Make a list of your medication and food allergies.
Keep medications in their original containers, as many pills look similar.
Never take someone else’s medication.
Read the dosage instructions before taking medication to determine how to take it properly.
Always have the lights on when taking medication.
Store medications out of a child’s reach.
Keep your family’s medications stored separately from pet medications.
Store ointments and creams away from your toothpaste. When in a rush, you may accidentally put something dangerous on your toothbrush.
Never chew, crush or break tablets or capsules, unless instructed by a doctor. Chewing medication can cause it to be absorbed too quickly, while taking a half dose of other medications may make them ineffective.
Use the measuring cup provided for liquid medications only, instead of using kitchen measuring utensils. Consider asking your pharmacist for an oral syringe to make dispensing easier.

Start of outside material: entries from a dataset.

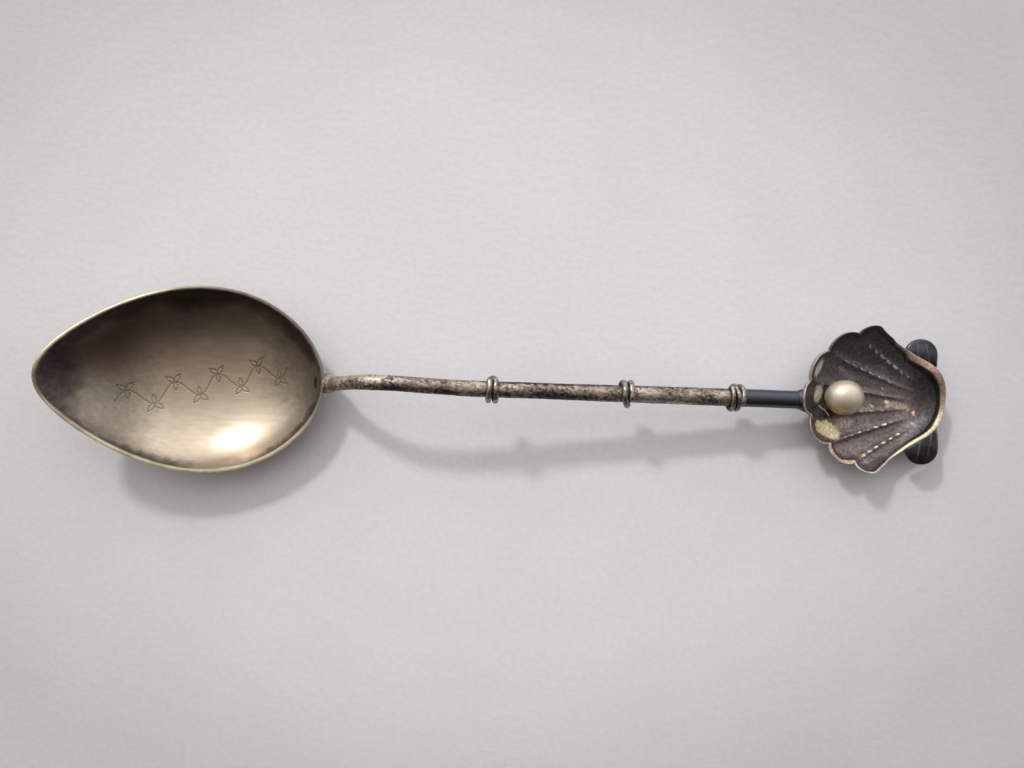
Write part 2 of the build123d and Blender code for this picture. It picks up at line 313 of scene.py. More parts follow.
class Shade:
    """Builds one node material, step by step."""

    def __init__(self, name):
        self.material = bpy.data.materials.new(name)
        self.material.use_nodes = True
        self.tree = self.material.node_tree
        self.tree.nodes.clear()
        self.surface = self.tree.nodes.new("ShaderNodeBsdfPrincipled")
        output = self.tree.nodes.new("ShaderNodeOutputMaterial")
        self.tree.links.new(self.surface.outputs["BSDF"], output.inputs["Surface"])
        self.place = self.node("TexCoord", {}, "Object")

    def node(self, kind, inputs, output=0, **settings):
        return add_node(self.tree, kind, inputs, output, **settings)

    def noise(self, size, detail, stretch=(1, 1, 1), roughness=0.5, vector=None):
        """Noise with features of this size in millimetres, drawn out by stretch."""
        unit = 1 if vector else 1 / MM
        scale = tuple(unit / size / s for s in stretch)
        scaled = self.node("VectorMath", {0: vector or self.place, 1: scale}, operation="MULTIPLY")
        inputs = {"Vector": scaled, "Scale": 1.0, "Detail": detail, "Roughness": roughness}
        return self.node("TexNoise", inputs, "Fac")

    def painted(self, name, output="Fac"):
        return self.node("Attribute", {}, output, attribute_name=name)

    def math(self, operation, a, b):
        return self.node("Math", {0: a, 1: b}, operation=operation)

    def remap(self, value, low, high, to_low=0.0, to_high=1.0):
        inputs = {"Value": value, "From Min": low, "From Max": high, "To Min": to_low, "To Max": to_high}
        return self.node("MapRange", inputs, "Result", interpolation_type="SMOOTHSTEP")

    def mix(self, share, a, b, blend="MIX"):
        return self.node("Mix", {0: share, 6: a, 7: b}, 2, data_type="RGBA", blend_type=blend)

    def between(self, noise, low, high):
        """Noise as a value that runs from low to high."""
        return self.remap(noise, 0.3, 0.7, low, high)

    def clouded(self, noise, a, b):
        """Noise as a colour that runs from a to b."""
        return self.mix(self.remap(noise, 0.35, 0.65), a, b)

    def brighten(self, colour, amount):
        return self.node("VectorMath", {0: colour, "Scale": amount}, operation="SCALE")

    def edges(self, low, high):
        """0 in crevices, 1 on rubbed edges."""
        return self.remap(self.node("NewGeometry", {}, "Pointiness"), low, high)

    def bump(self, height, depth, strength):
        return self.node("Bump", {"Strength": strength, "Distance": depth * MM, "Height": height}, "Normal")

    def finish(self, colour, roughness, metallic, normal):
        inputs = {"Base Color": colour, "Roughness": roughness, "Metallic": metallic, "Normal": normal}
        for name, value in inputs.items():
            feed(self.tree, self.surface.inputs[name], value)
        return self.material


def bowl_material():
    shade = Shade("bowl_tarnished_silver")
    cloud = shade.noise(7.0, 5.0)
    silver = shade.clouded(cloud, (0.48, 0.395, 0.30), (0.54, 0.45, 0.345))
    streak = shade.noise(0.5, 3.0, stretch=(9, 1, 1))
    silver = shade.brighten(silver, shade.between(streak, 0.93, 1.05))
    silver = shade.mix(shade.painted("blush"), silver, (0.42, 0.27, 0.24))
    speckle = shade.noise(0.7, 6.0, roughness=0.65)
    broken = shade.math("ADD", shade.painted("tarnish_and_shade"), shade.between(speckle, -0.07, 0.07))
    present = shade.remap(shade.painted("tarnish_and_shade"), 0.02, 0.25)
    tarnish_and_shade = shade.math("MULTIPLY", shade.remap(broken, 0.05, 0.95), present)
    dark = shade.clouded(speckle, (0.052, 0.041, 0.043), (0.11, 0.088, 0.083))
    colour = shade.mix(tarnish_and_shade, silver, dark)
    colour = shade.mix(shade.math("MULTIPLY", shade.painted("cut"), 0.5), colour, (0.12, 0.085, 0.06))
    # The rim is painted bright cream and made less metallic: partly rubbed metal, partly a painted
    # highlight.
    rim_noise = shade.remap(shade.noise(1.2, 4.0), 0.35, 0.6)
    rim = shade.mix(rim_noise, (0.74, 0.67, 0.40), (0.93, 0.86, 0.58))
    colour = shade.mix(shade.painted("rim"), colour, rim)
    duller = shade.math("MULTIPLY", tarnish_and_shade, 0.12)
    rough = shade.math("ADD", shade.between(cloud, 0.28, 0.33), duller)
    scratch = shade.noise(0.22, 3.0, stretch=(14, 1, 1))
    metallic = shade.remap(shade.painted("rim"), 0.0, 1.0, 1.0, 0.35)
    return shade.finish(colour, rough, metallic, shade.bump(scratch, 0.006, 0.6))


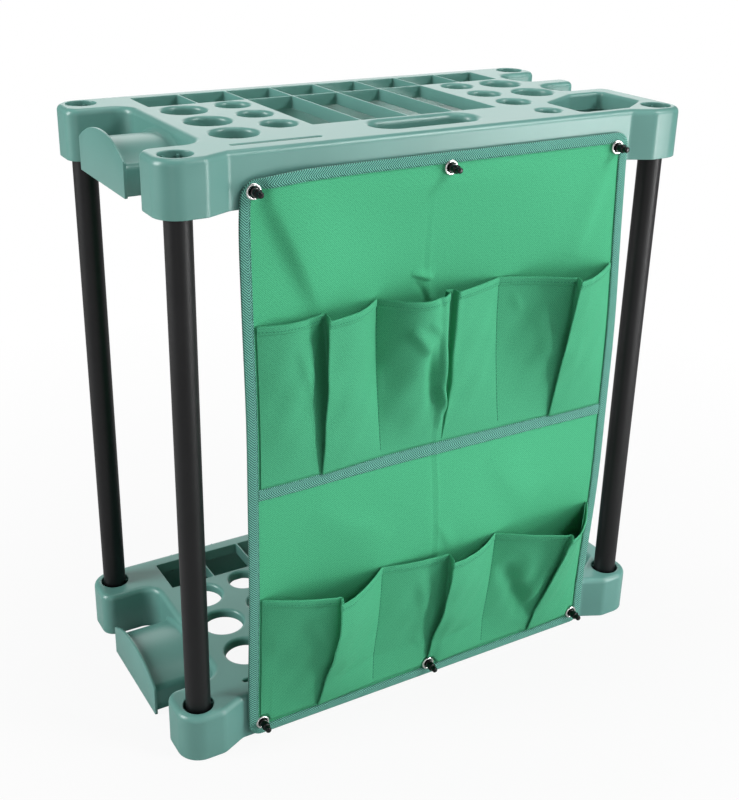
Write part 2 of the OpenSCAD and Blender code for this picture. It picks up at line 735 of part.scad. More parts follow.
module pocket_strip(folds, low, tall, lift) {
    ups = 8;
    lines = [for (j = [0:ups]) thick_ring(strip_line(folds, j / ups))];
    count = len(lines[0]);
    half = count / 2;
    top = ups * count;
    color(woven) translate([0, rack_y, 0])
        polyhedron(
            points = [for (j = [0:ups]) for (p = lines[j])
                let (z = foot(p.x, low, lift) * (1 - j / ups) + (low + tall) * j / ups)
                [p.x, sheet_line(p.x, z) - strip_off - p.y, z]],
            faces = concat(
                [for (i = [0:half - 2]) each
                    [[i, i + 1, count - 2 - i], [i, count - 2 - i, count - 1 - i]]],
                stack_faces(ups + 1, count),
                [for (i = [0:half - 2]) each
                    [[top + i + 1, top + i, top + count - 1 - i],
                     [top + i + 1, top + count - 1 - i, top + count - 2 - i]]]));
}

// Places a piece that turns about a peg's axis, its own +Z towards the front
module on_peg(side, level, y) {
    translate([side * peg_x, rack_y + y, peg_z(level)]) rotate([90, 0, 0]) children();
}

module eyelet(side, level) {
    inner = barrel_r - barrel_wall;
    crest = flange / 2;
    color(bright) on_peg(side, level, sheet_y)
        rotate_extrude()
            polygon(concat(
                [[inner, -washer_back], [barrel_r, -washer_back], [barrel_r, flange_back],
                 [eyelet_d / 2 - crest / 2, flange_back]],
                [for (a = [-45:45:90])
                    [eyelet_d / 2 - crest + crest * cos(a), flange_back + crest + crest * sin(a)]],
                [[inner + crest, flange_front], [inner, flange_front - crest]]));
}

module eyelet_washer(side, level) {
    color(bright) on_peg(side, level, sheet_y + washer_back)
        difference() {
            cylinder(d = eyelet_d, h = washer);
            translate([0, 0, -cut])
                cylinder(r = barrel_r + layer_gap / 2, h = washer + 2 * cut);
        }
}

module peg(side, level) {
    body = peg_d / 2;
    stem = stem_d / 2;
    tip = peg_tip_d / 2;
    color(glossy) on_peg(side, level, face_y)
        difference() {
            rotate_extrude()
                polygon(concat(
                    [[0, -skirt - barb_length], [stem - barb, -skirt - barb_length],
                     [stem + barb, -skirt - stem_gap - barb_length / 3],
                     [stem + barb, -skirt - stem_gap], [stem, -skirt - stem_gap],
                     [stem, 0], [body, 0], [body, peg_out - peg_tip - peg_bevel],
                     [body - peg_bevel, peg_out - peg_tip],
                     [tip, peg_out - peg_tip + peg_step]],
                    [for (a = [0:30:60])
                        [tip - peg_end + peg_end * cos(a), peg_out - peg_end + peg_end * sin(a)]],
                    [[tip - peg_end, peg_out], [0, peg_out]]));
            translate([-barb_slit / 2, -peg_d, -skirt - barb_length - cut])
                cube([barb_slit, 2 * peg_d, barb_length + cut]);
        }
}

bottom_tray();
top_tray();
tube(-1, -1);  // tube_front_left
tube(1, -1);  // tube_front_right
tube(-1, 1);  // tube_back_left
tube(1, 1);  // tube_back_right
fabric_back();
edge_binding();
middle_tape();
pocket_strip(upper_folds, upper_z, upper_pocket, 0);  // pocket_strip_upper
pocket_strip(lower_folds, lower_z, lower_pocket, foot_lift);  // pocket_strip_lower
eyelet(-1, 1);  // eyelet_top_left
eyelet(0, 1);  // eyelet_top_middle
eyelet(1, 1);  // eyelet_top_right
eyelet(-1, 0);  // eyelet_bottom_left
eyelet(0, 0);  // eyelet_bottom_middle
eyelet(1, 0);  // eyelet_bottom_right
eyelet_washer(-1, 1);  // washer_top_left
eyelet_washer(0, 1);  // washer_top_middle
eyelet_washer(1, 1);  // washer_top_right
eyelet_washer(-1, 0);  // washer_bottom_left
eyelet_washer(0, 0);  // washer_bottom_middle
eyelet_washer(1, 0);  // washer_bottom_right
peg(-1, 1);  // peg_top_left
peg(0, 1);  // peg_top_middle
peg(1, 1);  // peg_top_right
peg(-1, 0);  // peg_bottom_left
peg(0, 0);  // peg_bottom_middle
peg(1, 0);  // peg_bottom_right
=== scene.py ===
# %% [markdown]
# # A garden tool organizer, rebuilt as a visual model
# Two moulded trays stand one above the other on four painted steel tubes, and a cloth panel with six
# pleated pockets is pegged to their front faces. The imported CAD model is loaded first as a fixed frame,
# and every piece below is laid over the solid that it stands for, in the same place and at the same size.
# The surfaces are numpy grids, so each shape is a formula that can be read and changed.

# %% Frame
import json
import math

import bmesh
import bpy
import numpy as np
from mathutils import Matrix, Vector
from mathutils.geometry import delaunay_2d_cdt

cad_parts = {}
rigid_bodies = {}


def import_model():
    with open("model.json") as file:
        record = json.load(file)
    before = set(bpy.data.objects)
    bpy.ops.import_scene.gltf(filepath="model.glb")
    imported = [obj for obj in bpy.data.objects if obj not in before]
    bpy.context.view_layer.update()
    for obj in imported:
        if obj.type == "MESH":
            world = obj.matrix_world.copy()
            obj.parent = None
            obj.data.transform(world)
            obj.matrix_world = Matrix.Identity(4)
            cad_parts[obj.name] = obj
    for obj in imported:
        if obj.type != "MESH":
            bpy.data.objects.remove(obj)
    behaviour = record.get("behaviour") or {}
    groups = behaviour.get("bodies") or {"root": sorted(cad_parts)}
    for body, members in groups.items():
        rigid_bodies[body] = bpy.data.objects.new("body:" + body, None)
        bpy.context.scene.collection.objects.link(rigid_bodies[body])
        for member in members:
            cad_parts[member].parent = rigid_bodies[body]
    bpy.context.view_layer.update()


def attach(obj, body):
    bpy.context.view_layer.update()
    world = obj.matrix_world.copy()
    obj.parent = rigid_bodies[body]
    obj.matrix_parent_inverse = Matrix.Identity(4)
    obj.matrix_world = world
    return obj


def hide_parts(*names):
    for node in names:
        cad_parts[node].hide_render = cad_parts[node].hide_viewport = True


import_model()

# %% [markdown]
# ## Sizes
# Plastic mouldings and sewn goods are drawn in millimetres, so the numbers here are millimetres too and
# become metres only when a mesh is made. The places are the ones that the solids have: the trays' middle
# lies a little behind the origin, because the pockets stick out at the front.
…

Never store medications in direct sunlight or in the bathroom. Heat, humidity and light can affect a drug’s potency.
Stop Errors at the Hospital
Take your list of medications and allergies to the hospital with you. Also bring the medications in their original containers.
Ask your treating physician for the name of each medication being prescribed for you and ask for the reason why you must take them. Then, if someone tells you anything different, you know to ask questions.
Inspect all medications before you take them. If a pill does not look like the original medication that your doctor prescribed, ask questions.
Do not allow anyone to give you drugs before looking at your hospital bracelet to ensure that the medication was intended for you.
Before receiving any tests, ask the nurse if you will be given any dyes or medicines in conjunction with the test. If so, notify the medical staff of any allergies that you may have.
When leaving the hospital, have the doctor, nurse or pharmacist provide an explanation of the medications you must take. Then, update your medication list based on these new drugs.
Stop Errors at the Doctor’s Office
Bring your medication list with you every time you see any doctor. They may not be aware of medication(s) prescribed to you by other doctors.
Ask your doctor for an explanation of any medication prescribed, including how to take it and why it is necessary. Then, confirm this information again with the pharmacist.
Ask your doctor to write the purpose for taking the medication on the prescription. This will lessen the likelihood that you will be given the wrong medication at the pharmacy.
If your doctor decides to give you samples, ask that he or she makes sure that they will not interact with any other medications that you are taking.
Stop Errors at the Pharmacy
Ask your pharmacist how to avoid potential side effects and when to seek medical attention for side effects.
Ask your pharmacist for the FDA-approved Patient Package Insert (PPI) for the medication you are taking. The PPI provides information on the medication, including uses and side effects. Keep this information for your reference at home.
Ask the pharmacist to go over dosage instructions with you, even if the doctor already went over this information.
If you feel more comfortable talking to the pharmacist about your medication in private, ask for a more personal area to talk.
Ask your pharmacist about any potential allergic reactions that you may have with new medication.
Ask when and how frequently the medication should be taken to ensure that it is effective. Some medications must be taken with or without food, in the morning, etc.
Ask the pharmacist to review the medications and supplements that you are currently taking to ensure that they will not have a negative interaction with new medications.
Notify your pharmacist if you are having problems with medications that you have taken for an extended period of time when you go to pick up refills. They may be able to offer a solution.